Texto de presentación para el foro sobre la película ‘La caza’ organizado por el MUVIM en el ciclo ‘Clàssics del cinefórum’ (Valencia, Mayo 2019)
Por pequeñas que sean, todas las sociedades se sostienen sobre los delicados equilibrios que contienen y refrenan las fuerzas latentes de la discordia acumulada en el tiempo. La excepcional y premonitoria obra de Carlos Saura nos descubre qué sucede cuando esos equilibrios se vienen abajo súbitamente, abriendo el cauce para la expresión del malestar íntimo que suele consumir al hombre contemporáneo. En este caso, el episodio tiene lugar en un día de caza de apariencia ordinaria, con un puñado de hombres que representan bien los estándares sociales de una época que, en la superficie, pudiera parecernos superada. Al igual que en El extranjero, de Albert Camus, el entorno desempeña un papel propicio para el desenlace: el calor agotador, húmedo, asfixiante envuelve a los personajes, y a los espectadores, dejándoles aflorar el vacío que les consume en su interior, alimentado por la frustración de unos y le opulencia de sus contrarios. Una asimetría difícilmente sostenible cuando las contradicciones emerjan a la superficie.
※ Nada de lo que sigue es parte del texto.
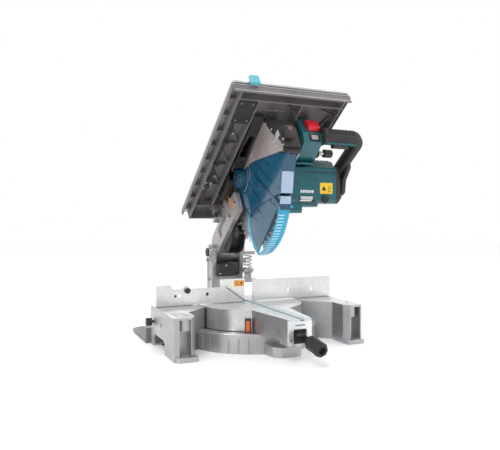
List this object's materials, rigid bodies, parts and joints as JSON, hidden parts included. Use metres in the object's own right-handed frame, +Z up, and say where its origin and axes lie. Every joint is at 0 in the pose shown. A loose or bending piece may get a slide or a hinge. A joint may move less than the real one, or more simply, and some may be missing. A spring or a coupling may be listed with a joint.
{
  "type": "table-top mitre saw",
  "caption": "Compound mitre saw with an upper saw table: slotted turntable, split fence, sprung tilting arm, guarded blade, side motor and cross handle.",
  "frame": {"origin": "on the plane the feet stand on, at the middle of the four bench bolt holes, under the turntable's axis", "axes": "+X to the operator's right, -Y towards the operator, +Z up; the head is raised, the mitre and bevel are at zero"},
  "size_m": [0.612, 0.6479, 0.7222],
  "materials": {
    "cast_alu": "as cast, lightly bead blasted",
    "machined_alu": "machined and polished",
    "scale_plate": "brushed plate",
    "table_alu": "cast, machined on top",
    "arm_paint": "grey enamel",
    "steel": "bright steel",
    "zinc_steel": "zinc plated",
    "blade_steel": "ground",
    "white_paint": "white enamel",
    "case_metal": "grey enamel",
    "black_plastic": "moulded, fine texture",
    "grip_rubber": "soft-touch",
    "cable_rubber": "smooth",
    "teal_plastic": "moulded, slight sheen",
    "clamp_teal": "moulded",
    "red_plastic": "gloss",
    "orange_plastic": "moulded",
    "kerf_plastic": "pale, slightly milky",
    "guard_blue": "clear tinted polycarbonate",
    "guard_cyan": "clear tinted polycarbonate",
    "cover_clear": "clear polycarbonate",
    "copper_core": "laminations and windings"
  },
  "bodies": {
    "base": {"base_casting": "cast_alu", "rear_feet": "arm_paint", "mitre_scale": "scale_plate", "turntable_bolt": "zinc_steel", "holder_knobs": "zinc_steel", "fence_right": "machined_alu", "fence_left": "machined_alu", "fence_bolts": "zinc_steel", "sub_fence_pivot": "zinc_steel"},
    "sub_fence": {"sub_fence": "white_paint"},
    "turntable": {"turntable": "cast_alu", "kerf_boards": "kerf_plastic", "mitre_pointer": "orange_plastic", "bevel_hinge_pin": "steel"},
    "mitre_grip": {"mitre_grip": "grip_rubber"},
    "mitre_lock_lever": {"mitre_lock_lever": "black_plastic"},
    "bevel_lever": {"bevel_lever": "black_plastic"},
    "bevel_bracket": {"bevel_bracket": "cast_alu", "bevel_scale": "scale_plate", "stop_box": "black_plastic", "stop_bolts": "zinc_steel", "pivot_shaft": "steel", "spring_seat": "arm_paint", "return_spring": "steel"},
    "stop_pin": {"stop_pin": "zinc_steel"},
    "head": {"head_arm": "arm_paint", "blade_case": "case_metal", "upper_cover": "black_plastic", "clear_guard": "guard_blue", "guard_hub": "black_plastic", "nose_cover": "black_plastic", "laser_unit": "black_plastic", "chip_chute": "black_plastic", "lift_posts": "steel", "riving_knife": "steel", "gear_case": "teal_plastic", "stator": "copper_core", "motor_housing": "teal_plastic", "motor_cap": "black_plastic", "brush_caps": "black_plastic", "switch_box": "teal_plastic", "d_handle": "grip_rubber", "switch_cable": "cable_rubber"},
    "blade": {"blade": "blade_steel", "flanges": "steel", "arbor_bolt": "zinc_steel", "spindle": "steel"},
    "armature": {"armature": "copper_core"},
    "lower_guard": {"lower_guard": "guard_cyan"},
    "trigger": {"trigger": "black_plastic"},
    "power_flap": {"power_flap": "red_plastic"},
    "start_switch": {"start_switch": "black_plastic"},
    "lift_knob": {"lift_knob": "black_plastic"},
    "table": {"table_top": "table_alu", "table_insert": "machined_alu", "table_frame": "table_alu", "cable_cover": "black_plastic", "underside_cable": "cable_rubber"},
    "rip_fence": {"rip_fence": "clamp_teal"},
    "top_cover": {"top_cover": "cover_clear"}
  },
  "joints": [
    {"name": "mitre_swivel", "type": "hinge", "parent": "base", "child": "turntable", "pos_m": [0, 0, 0.05], "axis": [0, 0, 1], "range_deg": [-45, 45]},
    {"name": "sub_fence_flip", "type": "hinge", "parent": "base", "child": "sub_fence", "pos_m": [-0.193, 0.012, 0.153], "axis": [0, -1, 0], "range_deg": [0, 150]},
    {"name": "mitre_grip_turn", "type": "hinge", "parent": "turntable", "child": "mitre_grip", "pos_m": [0.016, -0.3, 0.062], "axis": [0, -0.9848, -0.174], "range_deg": [0, 120]},
    {"name": "mitre_lever_press", "type": "hinge", "parent": "turntable", "child": "mitre_lock_lever", "pos_m": [-0.006, -0.3, 0.07], "axis": [1, 0, 0], "range_deg": [0, 10], "stiffness_Nm_per_rad": 0.6, "springref_deg": -17.19},
    {"name": "bevel_lever_turn", "type": "hinge", "parent": "turntable", "child": "bevel_lever", "pos_m": [0, 0.246, 0.11], "axis": [0, 1, 0], "range_deg": [-35, 35]},
    {"name": "bevel_tilt", "type": "hinge", "parent": "turntable", "child": "bevel_bracket", "pos_m": [0, 0.2, 0.11], "axis": [0, -1, 0], "range_deg": [0, 45]},
    {"name": "stop_pin_pull", "type": "slide", "parent": "bevel_bracket", "child": "stop_pin", "axis": [1, 0, 0], "range_m": [0, 0.012]},
    {"name": "chop", "type": "hinge", "parent": "bevel_bracket", "child": "head", "pos_m": [0, 0.2, 0.248], "axis": [1, 0, 0], "range_deg": [0, 36], "stiffness_Nm_per_rad": 30, "springref_deg": -91.67, "deforming": ["return_spring"]},
    {"name": "guard_swing", "type": "hinge", "parent": "head", "child": "lower_guard", "pos_m": [0, -0.056, 0.432], "axis": [1, 0, 0], "range_deg": [-74, 0]},
    {"name": "blade_spin", "type": "hinge", "parent": "head", "child": "blade", "pos_m": [0, -0.056, 0.432], "axis": [1, 0, 0], "continuous": true},
    {"name": "armature_spin", "type": "hinge", "parent": "head", "child": "armature", "pos_m": [0, -0.08355, 0.4637], "axis": [1, 0, 0], "continuous": true},
    {"name": "trigger_pull", "type": "slide", "parent": "head", "child": "trigger", "axis": [0, 0, 1], "range_m": [0, 0.006], "stiffness_N_per_m": 400, "springref_m": -0.004},
    {"name": "flap_lift", "type": "hinge", "parent": "head", "child": "power_flap", "pos_m": [0.095, -0.18159, 0.62513], "axis": [-1, 0, 0], "range_deg": [0, 35]},
    {"name": "switch_rock", "type": "hinge", "parent": "head", "child": "start_switch", "pos_m": [0.095, -0.21234, 0.57575], "axis": [1, 0, 0], "range_deg": [-8, 8]},
    {"name": "lift_knob_turn", "type": "hinge", "parent": "head", "child": "lift_knob", "pos_m": [0.166, -0.13, 0.547], "axis": [1, 0, 0], "range_deg": [-90, 90]},
    {"name": "table_lift", "type": "slide", "parent": "head", "child": "table", "axis": [0, 0.5878, 0.809], "range_m": [0, 0.025]},
    {"name": "rip_fence_slide", "type": "slide", "parent": "table", "child": "rip_fence", "axis": [1, 0, 0], "range_m": [-0.04, 0.05]},
    {"name": "top_cover_lift", "type": "hinge", "parent": "table", "child": "top_cover", "pos_m": [0, 0.18696, 0.44783], "axis": [-1, 0, 0], "range_deg": [0, 60]}
  ],
  "couplings": [
    {"joint": "guard_swing", "follows": "chop", "ratio": -2.0278},
    {"joint": "armature_spin", "follows": "blade_spin", "ratio": -3}
  ]
}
El hilo que vertebra la película es la constante presencia de la violencia, generalmente muda e implícita en los gestos, en las decisiones y en el propio paisaje que recorren los cazadores durante ese día preciso. Esa violencia se corresponde con el potencial de ira producida por el nihilismo que parece caracterizar el momento. Desde esa perspectiva, La Caza es un ejemplo de ese ascenso de la cultura del odio que Pankaj Mishra ha retratado tan bien en La edad de la ira (Galaxia Gutenberg) y que se convierte en un rasgo definitorio del tiempo presente. Desde esa perspectiva, la banalización de la ira -simbolizada por las escopetas de los cazadores que hoy podríamos identificar también con nuestras redes sociales – es un proceso paulatino, de cuyo destino los propios protagonistas serán incapaces de sustraerse.
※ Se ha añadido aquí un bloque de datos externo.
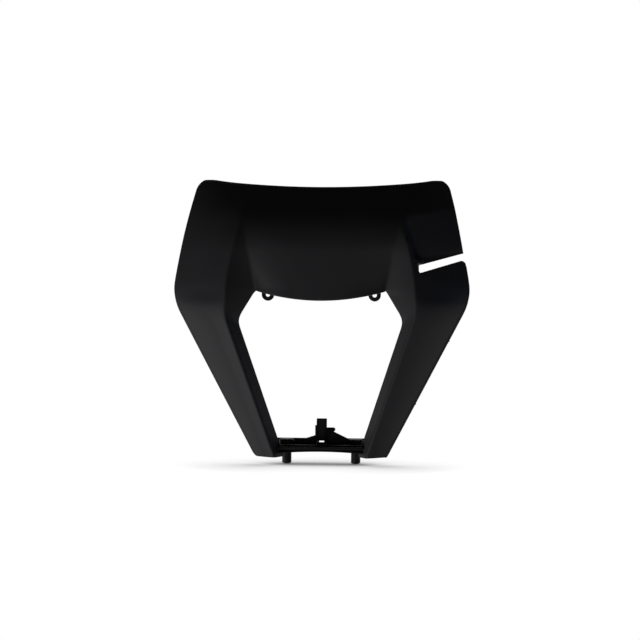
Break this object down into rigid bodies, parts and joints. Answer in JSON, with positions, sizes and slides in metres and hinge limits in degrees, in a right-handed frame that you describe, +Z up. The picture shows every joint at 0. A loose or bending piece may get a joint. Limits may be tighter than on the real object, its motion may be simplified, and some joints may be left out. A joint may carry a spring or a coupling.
{
  "type": "headlight cowl",
  "caption": "One-piece moulded plastic cowl that frames a small road bike's headlamp, with two wings, a creased brow, a hose slot, screw eyelets, an aiming tab and two locating pegs.",
  "frame": {"origin": "midway between the tips of the two locating pegs", "axes": "+Z up along the pegs, +X to the right of someone who faces the front, -Y towards the front"},
  "size_m": [0.2668, 0.0755, 0.2601],
  "materials": {
    "plastic": "moulded black polypropylene, satin with a fine grain"
  },
  "bodies": {
    "root": {"cowl": "plastic"}
  },
  "joints": []
}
Por ello, cuando la película se estrenó en 1966, rápidamente se convirtió en un icono más de la nueva mirada que los jóvenes cineastas, como el propio Saura, trataban de proyectar sobre la sociedad española y su memoria. Una mirada que reconociera la semilla del enfrentamiento que se escondía entre los grupos diversos, a menudo alimentada por el agravio y por la sensación de injusticia sufrida por los ciudadanos. Así, la ira que estalla en plena caza simboliza también el germen de odio tan presente en la historia española, y que los agentes externos han tendido a instrumentalizar en favor de causas más o menos políticas. Como sugiere David Campbell en Polarized. Making sense of a divided America, esa predisposición a la polarización y a la división entre opuestos siempre estuvo ahí, y su activación solo dependía de un contexto que la supiera canalizar. Es un patrón que también permite comprender algunos aspectos de nuestro momento político, donde las distintas crisis -económica, política, territorial- han propiciado el fomento de la política de adversarios como estrategia de competición. Como nos ilustra el día de caza de Saura, la polarización social -y política- suele actuar como fuente de resentimiento, un sentimiento que el profesor Manuel Arias Maldonado sitúa como rasgo nitzscheano inherente al malestar contemporáneo, fruto del incumplimiento de la promesa meritocrática de la modernidad (La democracia sentimental, en Página Indómita). Con todo, nada de ello debe hacernos olvidar la responsabilidad individual que, en último extremo, subyace en el desenlace que pueda conllevar esa frustración: el cazador es quien decide usar o no su arma, y de ello dependerán sus opciones para liberarse y huir de esa violencia. Un punto de fuga que Carlos Saura sitúa en su escena final. La esperanza de la razón escéptica para sobrevivir en la sociedad abierta.